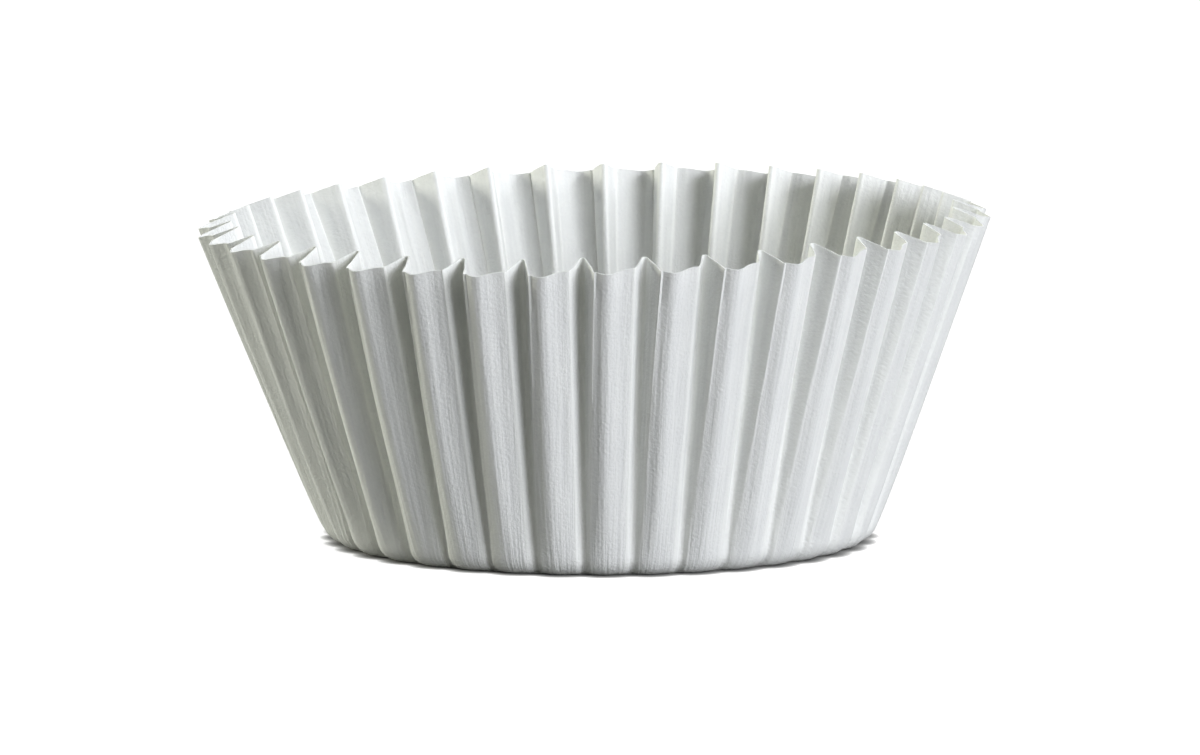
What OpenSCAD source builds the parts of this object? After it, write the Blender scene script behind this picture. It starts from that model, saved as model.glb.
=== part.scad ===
// Cupcake liner: a round flat disc of thin paper, pressed into a cup with a pleated, flared wall.
// The cup stands on Z = 0, with the origin at the centre of the base's underside and +Z up.
// The pleats take up the paper that the wall has too much of, so their depth follows from the disc.

/* [Paper] */
// Diameter of the flat disc before it is pressed
disc_d = 114.3; // [90:0.1:140]
// Thickness of the paper
paper_t = 0.1; // [0.06:0.01:0.2]

/* [Cup] */
// Diameter of the base, where the planes of wall and base meet
base_d = 50.8; // [40:0.1:64]
// Flare of the wall, in degrees from upright
flare = 20.6; // [8:0.1:32]
// Radius of the heel, where the wall turns into the base
heel_r = 2.5; // [1.5:0.1:5]

/* [Pleats] */
// Number of pleats round the wall
pleats = 38; // [30:1:44]
// Gap between two outer lands where they start at the base
land_gap = 0.9; // [0.6:0.1:1.6]
// Gap between two outer lands at the rim
rim_gap = 2.4; // [1.4:0.1:3.2]
// How far the middle of an outer land stands out from its creases, high on the wall
land_bow = 0.8; // [0.2:0.05:1]
// Length up the wall in which about two thirds of that bow rise
bow_rise = 3; // [2:0.5:8]
// Width of the inner fold at the bottom of the gap
fold_w = 0.4; // [0.2:0.05:0.5]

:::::

## The request
Gather all lines with the string "that" from the data.

## Problem solution
What OpenSCAD source builds the parts of this object? After it, write the Blender scene script behind this picture. It starts from that model, saved as model.glb.
// The pleats take up the paper that the wall has too much of, so their depth follows from the disc.
// Length up the wall in which about two thirds of that bow rise